start Information provided
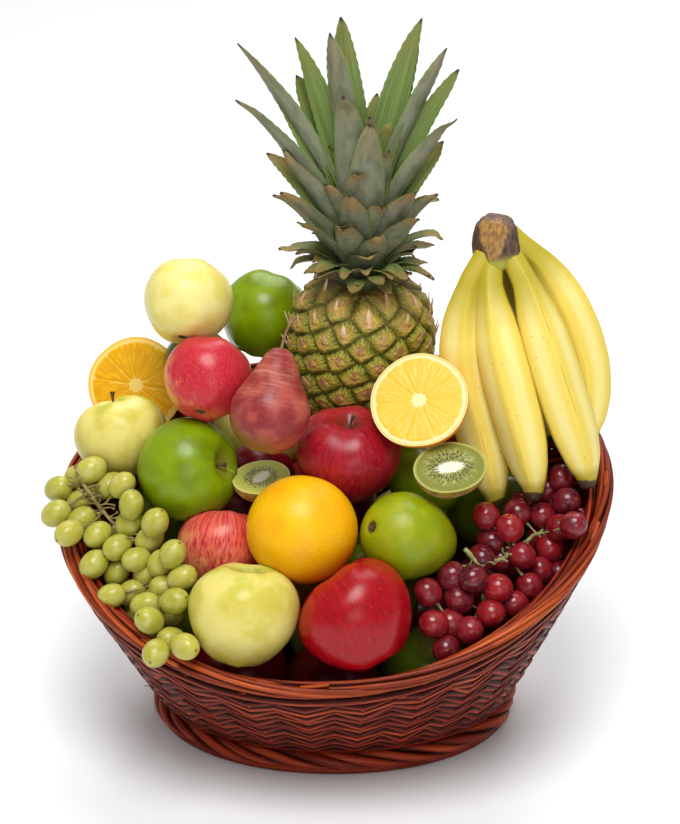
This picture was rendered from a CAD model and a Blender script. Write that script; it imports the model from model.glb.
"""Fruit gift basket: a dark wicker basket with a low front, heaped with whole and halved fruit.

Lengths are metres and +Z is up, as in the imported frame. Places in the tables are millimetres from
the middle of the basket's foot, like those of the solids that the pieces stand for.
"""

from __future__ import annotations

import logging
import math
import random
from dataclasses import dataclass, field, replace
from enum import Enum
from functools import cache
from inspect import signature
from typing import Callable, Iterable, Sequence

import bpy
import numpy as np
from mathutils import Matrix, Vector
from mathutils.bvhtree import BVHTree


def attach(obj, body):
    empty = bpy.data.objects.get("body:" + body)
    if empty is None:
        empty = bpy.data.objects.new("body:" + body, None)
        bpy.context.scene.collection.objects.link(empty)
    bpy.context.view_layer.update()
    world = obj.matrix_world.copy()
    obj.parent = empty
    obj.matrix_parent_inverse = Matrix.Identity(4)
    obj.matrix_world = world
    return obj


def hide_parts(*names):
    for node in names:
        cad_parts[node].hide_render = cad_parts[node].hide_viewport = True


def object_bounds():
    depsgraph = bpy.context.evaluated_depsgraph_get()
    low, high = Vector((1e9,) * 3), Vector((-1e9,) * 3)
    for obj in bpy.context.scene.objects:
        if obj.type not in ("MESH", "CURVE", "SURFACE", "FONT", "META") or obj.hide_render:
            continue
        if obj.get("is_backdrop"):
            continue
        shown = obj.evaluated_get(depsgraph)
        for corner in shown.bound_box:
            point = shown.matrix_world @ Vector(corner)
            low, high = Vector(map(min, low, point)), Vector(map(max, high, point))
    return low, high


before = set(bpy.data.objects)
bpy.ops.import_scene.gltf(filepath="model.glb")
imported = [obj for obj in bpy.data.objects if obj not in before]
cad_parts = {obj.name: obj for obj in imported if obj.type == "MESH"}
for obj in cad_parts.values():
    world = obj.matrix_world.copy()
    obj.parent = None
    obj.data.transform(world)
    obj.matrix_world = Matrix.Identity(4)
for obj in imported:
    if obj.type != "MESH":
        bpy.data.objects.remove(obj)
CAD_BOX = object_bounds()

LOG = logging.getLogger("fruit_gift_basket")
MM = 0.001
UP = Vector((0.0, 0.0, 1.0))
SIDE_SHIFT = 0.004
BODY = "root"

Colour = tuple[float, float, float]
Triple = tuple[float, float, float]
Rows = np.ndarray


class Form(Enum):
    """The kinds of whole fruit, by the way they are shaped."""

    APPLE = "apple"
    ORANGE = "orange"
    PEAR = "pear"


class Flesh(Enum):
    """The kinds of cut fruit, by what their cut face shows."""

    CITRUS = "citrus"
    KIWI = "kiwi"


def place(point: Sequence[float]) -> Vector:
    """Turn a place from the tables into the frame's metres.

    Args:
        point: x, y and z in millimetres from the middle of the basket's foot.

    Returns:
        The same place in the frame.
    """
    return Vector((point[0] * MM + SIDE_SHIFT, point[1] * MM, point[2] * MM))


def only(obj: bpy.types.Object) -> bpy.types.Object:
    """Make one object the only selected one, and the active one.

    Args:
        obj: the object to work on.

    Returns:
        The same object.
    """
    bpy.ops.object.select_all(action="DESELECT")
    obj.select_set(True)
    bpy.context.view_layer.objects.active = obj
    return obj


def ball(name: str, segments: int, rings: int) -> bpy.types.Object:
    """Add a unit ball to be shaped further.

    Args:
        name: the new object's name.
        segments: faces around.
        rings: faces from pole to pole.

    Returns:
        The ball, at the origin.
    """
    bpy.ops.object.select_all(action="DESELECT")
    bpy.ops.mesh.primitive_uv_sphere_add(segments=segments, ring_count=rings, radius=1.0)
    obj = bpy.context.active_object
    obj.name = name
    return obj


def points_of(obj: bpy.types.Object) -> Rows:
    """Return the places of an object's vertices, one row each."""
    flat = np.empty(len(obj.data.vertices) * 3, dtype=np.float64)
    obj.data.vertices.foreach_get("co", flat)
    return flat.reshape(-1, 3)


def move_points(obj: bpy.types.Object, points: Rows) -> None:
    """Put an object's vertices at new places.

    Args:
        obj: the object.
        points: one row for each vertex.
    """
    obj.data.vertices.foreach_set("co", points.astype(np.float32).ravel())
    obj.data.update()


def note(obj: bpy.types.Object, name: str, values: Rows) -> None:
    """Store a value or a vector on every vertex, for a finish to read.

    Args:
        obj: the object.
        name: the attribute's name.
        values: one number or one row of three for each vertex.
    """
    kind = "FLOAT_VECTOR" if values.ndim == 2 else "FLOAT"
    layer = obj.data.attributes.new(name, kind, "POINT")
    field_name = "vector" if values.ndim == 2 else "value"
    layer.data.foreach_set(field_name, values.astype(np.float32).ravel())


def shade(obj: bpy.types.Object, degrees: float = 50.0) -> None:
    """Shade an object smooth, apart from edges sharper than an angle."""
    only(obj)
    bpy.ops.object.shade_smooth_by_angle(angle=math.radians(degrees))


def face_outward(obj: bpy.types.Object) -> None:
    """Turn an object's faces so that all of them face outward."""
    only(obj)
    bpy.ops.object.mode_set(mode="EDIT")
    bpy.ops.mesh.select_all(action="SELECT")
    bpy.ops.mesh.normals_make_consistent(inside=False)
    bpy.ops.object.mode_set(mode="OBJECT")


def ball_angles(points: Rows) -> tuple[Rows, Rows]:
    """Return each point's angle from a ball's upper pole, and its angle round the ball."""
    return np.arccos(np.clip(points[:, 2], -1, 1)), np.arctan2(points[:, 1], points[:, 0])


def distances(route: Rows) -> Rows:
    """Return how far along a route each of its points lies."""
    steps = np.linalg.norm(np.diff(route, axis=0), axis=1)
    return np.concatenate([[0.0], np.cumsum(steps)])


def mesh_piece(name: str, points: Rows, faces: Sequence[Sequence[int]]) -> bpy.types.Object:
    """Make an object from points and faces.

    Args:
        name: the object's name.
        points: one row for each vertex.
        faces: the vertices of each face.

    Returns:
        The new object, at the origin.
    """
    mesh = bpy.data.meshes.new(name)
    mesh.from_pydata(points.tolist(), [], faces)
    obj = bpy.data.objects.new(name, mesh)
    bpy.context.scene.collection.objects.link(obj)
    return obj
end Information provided
◆ **Set exercise**
Scan the material line by line and report each one that contains "before".

◆ **Exercise result**
before = set(bpy.data.objects)
imported = [obj for obj in bpy.data.objects if obj not in before]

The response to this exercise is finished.